Atomic arrays can act as lenses for quantum information

An international team including CQT's Alexander Glaetzle has proposed a new quantum technology to help in transferring information from light to matter. It could find applications in networking and quantum computing.

An international team including CQT's Alexander Glaetzle has proposed a new quantum technology to help in transferring information from light to matter. It could find applications in networking and quantum computing.

The team's innovation is showing how a cloud of atoms can work as a 'lens', focusing a light-induced excitation from a single photon into one or few atoms in the system. The work was published in Physical Review X in September, accompanied by a synopsis in the magazine Physics. It was also featured in Nature Physics as a Research Highlight.

Today's high internet bandwidth comes from encoding our data in light. Researchers anticipate that quantum networks will use light, too.

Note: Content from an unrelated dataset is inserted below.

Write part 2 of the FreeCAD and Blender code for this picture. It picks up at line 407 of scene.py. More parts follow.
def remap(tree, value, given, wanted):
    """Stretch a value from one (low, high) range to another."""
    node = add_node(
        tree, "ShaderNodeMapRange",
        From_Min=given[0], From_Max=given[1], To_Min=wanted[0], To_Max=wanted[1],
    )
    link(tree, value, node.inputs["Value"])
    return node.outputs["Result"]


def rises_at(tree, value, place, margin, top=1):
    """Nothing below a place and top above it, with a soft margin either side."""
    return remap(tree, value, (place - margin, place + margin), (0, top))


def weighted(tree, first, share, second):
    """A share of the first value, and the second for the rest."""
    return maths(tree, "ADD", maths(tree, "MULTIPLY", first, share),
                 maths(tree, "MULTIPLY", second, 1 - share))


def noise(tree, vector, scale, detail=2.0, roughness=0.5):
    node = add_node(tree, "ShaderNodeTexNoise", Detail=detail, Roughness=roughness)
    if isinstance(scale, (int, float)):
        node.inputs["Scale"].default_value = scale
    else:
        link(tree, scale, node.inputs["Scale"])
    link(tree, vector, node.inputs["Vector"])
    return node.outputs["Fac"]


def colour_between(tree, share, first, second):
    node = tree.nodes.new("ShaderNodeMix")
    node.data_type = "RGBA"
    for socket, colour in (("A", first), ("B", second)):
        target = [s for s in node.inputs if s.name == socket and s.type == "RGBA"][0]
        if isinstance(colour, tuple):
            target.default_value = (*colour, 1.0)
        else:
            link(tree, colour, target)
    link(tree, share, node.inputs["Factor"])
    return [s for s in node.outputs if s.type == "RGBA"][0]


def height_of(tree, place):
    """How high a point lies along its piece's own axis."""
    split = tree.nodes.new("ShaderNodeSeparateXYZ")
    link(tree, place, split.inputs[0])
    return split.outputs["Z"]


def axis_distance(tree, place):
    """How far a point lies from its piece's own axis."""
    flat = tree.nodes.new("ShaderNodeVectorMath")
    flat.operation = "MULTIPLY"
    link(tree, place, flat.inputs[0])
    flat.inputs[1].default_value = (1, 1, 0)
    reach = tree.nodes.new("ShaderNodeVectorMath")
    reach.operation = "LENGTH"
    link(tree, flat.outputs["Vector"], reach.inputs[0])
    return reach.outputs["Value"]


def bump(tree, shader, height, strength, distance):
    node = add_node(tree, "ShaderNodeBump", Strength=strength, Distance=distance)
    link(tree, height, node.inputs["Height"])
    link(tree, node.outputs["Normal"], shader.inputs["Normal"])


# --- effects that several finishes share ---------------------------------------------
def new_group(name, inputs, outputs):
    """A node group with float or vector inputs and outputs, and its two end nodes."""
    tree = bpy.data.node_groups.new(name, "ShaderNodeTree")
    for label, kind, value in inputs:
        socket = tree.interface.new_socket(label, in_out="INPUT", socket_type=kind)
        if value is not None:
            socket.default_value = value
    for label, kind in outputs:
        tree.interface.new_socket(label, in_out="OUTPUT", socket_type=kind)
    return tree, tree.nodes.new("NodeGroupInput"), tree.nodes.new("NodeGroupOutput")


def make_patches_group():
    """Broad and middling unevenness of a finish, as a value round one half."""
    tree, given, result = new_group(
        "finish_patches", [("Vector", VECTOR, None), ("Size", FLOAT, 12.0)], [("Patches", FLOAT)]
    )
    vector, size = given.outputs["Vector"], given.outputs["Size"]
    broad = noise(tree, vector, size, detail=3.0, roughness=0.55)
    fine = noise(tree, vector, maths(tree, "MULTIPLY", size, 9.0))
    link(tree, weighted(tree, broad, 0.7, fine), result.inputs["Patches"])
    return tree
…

Just as we convert today's optical signals into electrical signals readable by modems and computers, so quantum signals may need translating into formats that are easier to process. Light particles are fast communicators but reluctant computers because they do not readily interact with each other.

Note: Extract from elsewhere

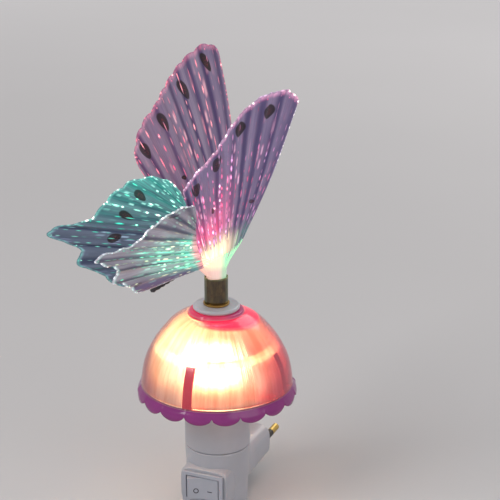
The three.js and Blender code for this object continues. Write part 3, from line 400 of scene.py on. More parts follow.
# Shade shell: clear plastic tinted in its depth, purple at the skirt, pink and purple round the collar, with
# painted light and shade: pinker to the right, greyer to the left, deeper pink at both edges, and a painted
# glow over the dome, the collar's band and ring, and the skirt
def shell_paint():
    paint = Paint("shade_shell")
    place = paint.place()
    x, y, z = paint.from_axis(place)
    right, front = toward(RIGHT, x, y), toward(FRONT, x, y)
    reach = paint.distance(x, y)
    aside = right / reach
    dome = z.span(SHADE_BASE - 0.1, SHADE_BASE + 0.3)
    ring = reach.span(FLAT_R + 0.6, FLAT_R - 0.2)
    # Painted light and shade: a hot pink band round the collar that glows and fades away to the left, deeper
    # pink at the right and left edges, pinker to the right and greyer to the left
    wide = paint.distance(right - 2.8, front)
    band_glow = wide.span(19.6, 18) * (1 - ring) * aside.span(-0.75, -0.1, 0.06, 1)
    right_limb_shade = right.span(24, 37) * dome
    left_limb_shade = right.span(-30, -39) * dome
    tint_and_painted_light = paint.layers(
        paint.mix(z.span(54, 80), rgb(246, 234, 220), rgb(255, 242, 234)),
        (paint.noise(place, 60, 2) * 0.4, rgb(250, 224, 214)),
        (right.span(10, 34), rgb(234, 178, 190)),
        (right.span(-26, -38), rgb(216, 190, 196)),
        (right_limb_shade * 0.75, rgb(212, 70, 104)),
        (left_limb_shade * 0.6, rgb(206, 130, 120)),
        (band_glow, rgb(250, 60, 104)),
        (ring, paint.mix(aside.span(0.1, 0.9), rgb(226, 54, 104), rgb(148, 48, 118))),
    )
    purple = paint.mix(paint.noise(place, 120), rgb(108, 38, 102), rgb(138, 50, 122))
    clear = dome * (1 - ring * 0.75) - (band_glow * 0.3 + right_limb_shade * 0.35 + left_limb_shade * 0.25)
    # Painted glow: the dome, most at the band and the ring, and the purple skirt give off light of their own
    glow = paint.mix(dome, rgb(150, 44, 112), paint.mix(band_glow, rgb(226, 84, 110), rgb(244, 44, 88)))
    shine = dome * ((band_glow + ring * 0.4) * 0.42 + 0.03) + (1 - dome) * 0.16
    fine = paint.noise(place, 700, 2)
    depth = paint.value("VolumeAbsorption", {"Color": (0.76, 0.36, 0.50, 1.0), "Density": 200})
    return paint.surface(
        paint.mix(dome, purple, tint_and_painted_light), 0.12 + fine * 0.06, fine, 0.01, glow=glow, strength=shine,
        volume=depth, Transmission_Weight=paint.math("MAXIMUM", clear, 0.12), IOR=1.45,
    )


def make_shell():
    lobes, segments, puff = 18, 288, 0.012
    shares = np.linspace(0, 1, 22)
    outer, inner = shade_offset(shares, 0), shade_offset(shares, SHELL_WALL)
    inner[0, 1] = SHADE_BASE
    skirt_out = [
        (SKIRT_R - SKIRT_FLARE * (1 - t) ** 1.6, SHADE_BASE - SKIRT_DEPTH * t)
        for t in (1, 0.75, 0.5, 0.25)
    ]
    skirt_in = [(radius - SHELL_WALL, height) for radius, height in reversed(skirt_out)]
    under = SHADE_TOP - SHELL_WALL
    flat = [
        (FLAT_R - 0.15, SHADE_TOP - 0.3), (FLAT_R - 0.6, SHADE_TOP), (HOLE_R, SHADE_TOP), (HOLE_R, under),
        (FLAT_R - 2, under),
    ]
    points, faces = turned([*skirt_out, *outer, *flat, *inner[::-1], *skirt_in], segments)
    plan = points[:, :2] - (0, AXIS_Y)
    lobe = np.sqrt(np.abs(np.sin(lobes / 2 * np.arctan2(plan[:, 0], -plan[:, 1]))))
    low = points[:, 2] < SHADE_BASE - 0.01
    share = (SHADE_BASE - points[:, 2]) / SKIRT_DEPTH
    points[low, 2] = (SHADE_BASE - share * SKIRT_DEPTH * (0.42 + 0.58 * lobe))[low]
    swell = 1 + puff * np.sin(np.pi * np.clip(share, 0, 1)) * lobe
    points[low, :2] = (plan * swell[:, None] + (0, AXIS_Y))[low]
    piece("shade_shell_skin", points, faces, "shade", ["shade_shell"], shell_paint())


make_shell()


# Shade liner: frosted diffuser with four slots for the carrier's legs, and a painted glow that stands in for
# the bulb's light through it: brightest at its ledge, with a painted hot spot, pool of light and shadow patch
def liner_paint():
    paint = Paint("shade_liner")
    x, y, z = paint.from_axis(paint.place())
    right, front = toward(RIGHT, x, y), toward(FRONT, x, y).span(0, 10)
    turn = paint.math("ARCTAN2", y, x)
    round_x, round_y = paint.math("COSINE", turn), paint.math("SINE", turn)
    fluted = paint.joined(round_x, round_y, z * 0.004)
    streak = paint.noise(fluted, 11, 4, 0.65)
    broad = paint.noise(fluted, 5, 2)
    ribs = paint.noise(paint.joined(round_x, round_y), 40, 1)
    # Painted glow: dimmer low down, brightest at and round the ledge, redder to the right
    low = z.span(52.5, 64)
    over = z - LEDGE_Z
    ledge = over.span(-0.7, 0.2) * over.span(2.4, 1.4)
    halo = over.span(-2.9, 0.1) * over.span(5.1, 1.8)
    above = over.span(1.1, 2.6)
    side = right.span(-24, 26)
    # Painted light and shade: a hot spot and a pool of light on the front, and a darker patch of shadow high
    # on the right
    painted_hot_spot = right.span(2, -10) * right.span(-33, -18) * z.span(58, 67) * z.span(90, 78) * front
    painted_light_pool = right.span(-23, -12) * right.span(28, 19) * z.span(52.6, 54.5) * z.span(76, 68) * front
    painted_shadow_patch = right.span(9, 10.5) * right.span(23.5, 22) * z.span(75.5, 76.5) * z.span(89.5, 87.5)
    left = paint.mix(low, rgb(206, 156, 140), rgb(240, 222, 156))
    tone = paint.layers(
        paint.mix(above, left, rgb(255, 214, 146)),
        (side, paint.mix(low, rgb(176, 84, 100), rgb(248, 156, 124))),
        (painted_shadow_patch * 0.6, rgb(236, 108, 96)),
        (halo * 0.6, rgb(255, 220, 156)),
        (ledge * 0.75, rgb(255, 236, 160)),
        (painted_hot_spot * 0.6, rgb(255, 248, 214)),
        (painted_light_pool * 0.5, rgb(255, 222, 160)),
    )
    body = low * 0.22 + 0.12 + above * side.span(0, 1, 0.2, 0) + painted_hot_spot * 0.45 + painted_light_pool * 0.24 + halo * 0.28
    flicker = streak.span(0.3, 0.7, 0.7, 1.2) + broad * 0.3 - 0.1
    frost = paint.mix(streak.span(0.35, 0.62), rgb(236, 206, 180), rgb(255, 248, 234))
    return paint.surface(
        frost, 0.36, ribs, 0.35, glow=tone, strength=(body * (1 - painted_shadow_patch * 0.25) + ledge * 0.8) * flicker,
        Transmission_Weight=0.9 - ledge * 0.5, IOR=1.35,
    )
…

The challenge is that quantum bits of data are stored in single particles of light, unlike classical bits which can use millions of photons each. Reliably capturing and controlling single-photon signals remains a challenge.

Alexander and colleagues start with a system that's known to be good at collecting photons: arrays of atoms. Unfortunately the system has a drawback. The excitations that result when the photon is absorbed are spread across many atoms. Processing or storing the information in that excitation is much easier if it's confined to a single atom. The team's work counters this problem.

"Ultimately, the goal is to map photonic qubits with high efficiency onto single atoms, such that the well-developed quantum computing toolbox with single and two-qubit gates becomes available" says Alexander.

The trick is to adjust the energy levels of the atoms throughout the system, for example, by illuminating them with light of graduated intensity. That affects the motion of the excitation between the atoms in a way that's analogous to the refractive index of a lens in classical optics affecting light's travel. The analogy continues to behaviour: as a lens focuses light to a point in space, the atoms focus an excitation to a point over time.

The physicists present several variants of their lenses, including multifocal ones, where a single delocalized spin excitation is transformed into a state with entanglement between excitations at spatially separated focal points. They describe how these 'quantum spin lenses' could be implemented in arrays of Rydberg atoms, which are atoms in a highly excited state.

It's all simulations for now, but Alexander, a CQT Research Fellow says "with the experimental setups that exist at the moment, the state-of-the-art, this could be realised".

Alexander hopes that experimentalists working with such systems will test the approach. He has presented the work to groups around the world.

The paper's seven authors have, between them, affiliations at University of Innsbruck and the Institute for Quantum Optics and Quantum Information of the Austrian Academy of Sciences, Austria; the University of Oxford, UK; Harvard University and the Harvard-Smithsonian Center for Astrophysics, US; and the Max-Planck-Institut für Quantenoptik, Germany.